As described above, the conventional fluorescent lamp which has a relatively high inner wall load has advantages of being made small and compact in size, but it has such drawbacks that its luminous efficiency is lower, that its blackening is liable to be caused earlier, that its luminous flux lowering rate is higher, and that the rising of its luminous flux is slower. In addition, these drawbacks are not caused in the same way and it is difficult for the lamps thus produced to have the same quality.
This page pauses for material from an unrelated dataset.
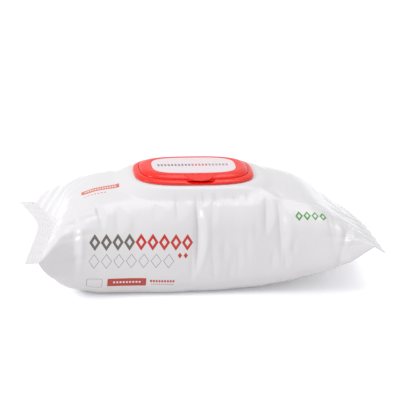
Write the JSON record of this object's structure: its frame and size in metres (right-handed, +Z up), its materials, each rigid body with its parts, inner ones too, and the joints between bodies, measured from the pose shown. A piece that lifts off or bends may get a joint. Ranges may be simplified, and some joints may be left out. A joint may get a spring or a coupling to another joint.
{
  "type": "wet wipes pack",
  "caption": "Soft sealed film pack of wet wipes with crimped ends and a hinged oval flip-top lid over its mouth.",
  "frame": {"origin": "middle of the pack's bounding box, on the floor that it lies on", "axes": "+X along the pack towards its longer drooping end, -Y towards the printed front, +Z up through the lid"},
  "size_m": [0.2798, 0.1464, 0.0918],
  "materials": {
    "film": "satin white film",
    "lid_plastic": "glossy red moulding",
    "label_stock": "satin label",
    "peel_stock": "satin peel-off film",
    "glue": "hot-melt adhesive"
  },
  "bodies": {
    "root": {"pouch": "film", "peel_seal": "peel_stock", "lid_glue": "glue", "lid_base": "lid_plastic"},
    "flap": {"lid_flap": "lid_plastic", "lid_label": "label_stock"}
  },
  "joints": [
    {"name": "flap_hinge", "type": "hinge", "parent": "root", "child": "flap", "pos_m": [-0.00247, 0.02195, 0.0888], "axis": [-1, 0, 0], "range_deg": [0, 120]}
  ]
}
The reason why the rising of luminous flux is slow is supposed to be caused by the mercury adsorption to the phosphor. Particularly when the inner wall load of the lamp becomes high, the probability that mercury ions are re-bonded with electrons to become mercury atoms at the surface of the phosphor particles becomes high as electric current density is increased. The mercury atoms are liable to be adsorbed onto the phosphor layer when the lamp is turned off as well as when it is turned on. When it is again turned on, this mercury adsorbed is firstly desorbed. Mercury cohering to the coolest part of the lamp so then gradually vaporized and luminous flux rises with increase in the vapor pressure of the mercury in the glass tube. FIG. 1 shows the relation between relative luminous flux and lighting time in the case of the conventional fluorescent lamps, wherein a curve (A) represents the rising of luminous flux in the case of the fluorescent lamp of 40 W which has a relatively low inner tube wall load and which is shaped like a straight tube and another curve (B) that of luminous flux in the case of the fluorescent lamp in which the three component bands emitting phosphor is used and whose inner wall load is larger than 500 W/m.sup.2. In FIG. 1, a part (x) denotes the time at which mercury adsorbed on the phosphor layer is adsorbed and another part (y) the time at which mercury cohering to the coolest part of the lamp is gradually vaporized.